今回、事業実施にむけた各段階で専門家支援を上手く活用、道商工連が実施する「専門家等派遣事業」を令和3年度から計6回使用し、専門家と連携したことで1回目での採択と事業実現に繋がったと考えられる。

■事業再構築補助金の採択を受けて

今回、老舗寿司店の強みを活かし、食を中心とした宿泊施設として新分野展開することで、近隣に流出していた宿泊需要を取込み、本別町の観光産業の活性化を図った。  

かねてより、遠方から来店された顧客より要望があった帰りの交通手段を気にすることなく本別町の飲食店を楽しみたいとの声に応えることが可能となり、飲食と宿泊部門による相乗効果を期待することが可能となる。池田さんは今回フォーカスされたホテルと寿司屋の融合だけではなく、食材を有効活用するための弁当・仕出し店への展開や仕出し先である葬儀社の経営などサスティナブルなコンセプトによる地域商社的な役割を果たしつつある。  

ホテル開業を直前に控えた池田さんに心配なことはないか尋ねたところ「楽しすぎてヤバい!!」という答えが返ってきた。池田さんと久保指導員、二人から共通して発された「楽しい」という言葉、そして池田さんの口から度々聞かされた「町のために、若者のために…。

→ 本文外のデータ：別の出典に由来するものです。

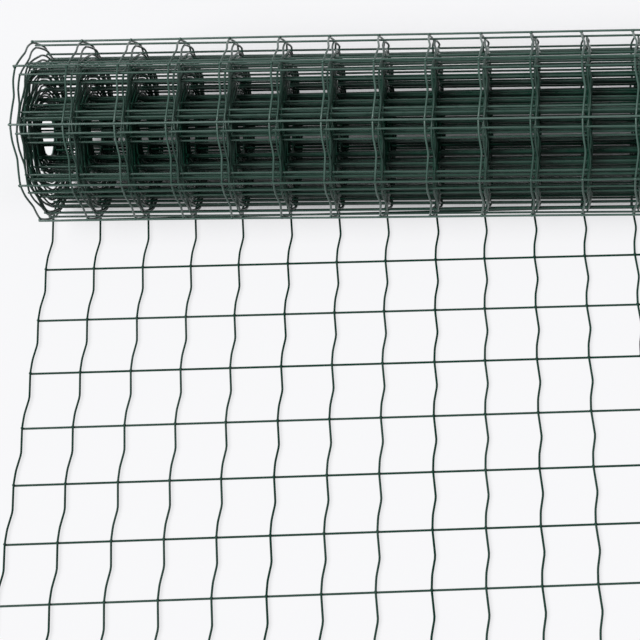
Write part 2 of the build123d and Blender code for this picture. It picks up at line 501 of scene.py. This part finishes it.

」今後も多くの課題が発生すると思うが二人から悲壮感は感じない。  

酒を酌み交わし、楽しみながらホテル完成後の町の姿をイメージする、このイメージを楽しみながら共有できたことがこの事業一番の成功要因と言えるかもしれない。

店舗外観
客室
源すし(店内)

■補助事業活用と事業実施のポイント

撤退した本別温泉グランドホテルは、多くの宿泊客を受け入れていたため、コロナウイルス感染拡大の影響により宿泊見込み客は減少しているものの近隣市町村に流出していた宿泊客の獲得が期待できる。  

しかし、事業採択後、改めて試算したところ当初予定していた総事業費より原材料高騰などの影響で約60%建設費が増加、補助金額は確定しているため自己負担額が増加することになったが、地元商工会経営指導員の支援により宿泊部門に加え、飲食部門の収支計画の見直しを行ったことで金融機関からの追加支援が可能となり危機的状況を乗り越えることができた。

■専門家派遣等事業の活用

新たなビジネスモデル実施に伴い、道商工連の「専門家派遣等事業」を活用し、下記の内容の支援を受けた。  

● 中小企業診断士による事業再構築補助金の申請準備状況の確認と事業開始に向けた専門家の紹介

● ホテル業界経験者による開業までの事業計画支援及びスタッフ教育の重要性とマニュアル作成指導

● 従業員教育専門家による接客・接遇の従業員指導及び接客マニュアル作成指導

● 中小企業診断士による開業に向けた最終確認と効果的なPR手法の指導

■構築後に期待できる効果

本別町の強みである自動車移動での交通アクセスの良さと、老舗寿司店だからこそ提供できる寿司や日本料理といった飲食店の強みを活かし、他店と差別化を図った宿泊サービスを提供することで新型コロナウイルス感染拡大により、壊滅的な打撃を受けた宴会需要を宿泊部門の売上により補完することが可能となる。  

実際、事業計画では客室稼働率の目標値を60%に設定していたが、開業後は観光客だけではなく道央・道東を商圏とするビジネス客の拠点として使われることが多く、稼働率が80%前後で推移している。 

今後、当社が運営する「すし店」「ホテル」「弁当・仕出し」「葬儀社」が連携し、人材・資材・ノウハウ等を共有することにより様々な資源の流用が図られ、各部門における相乗効果を得ることができる。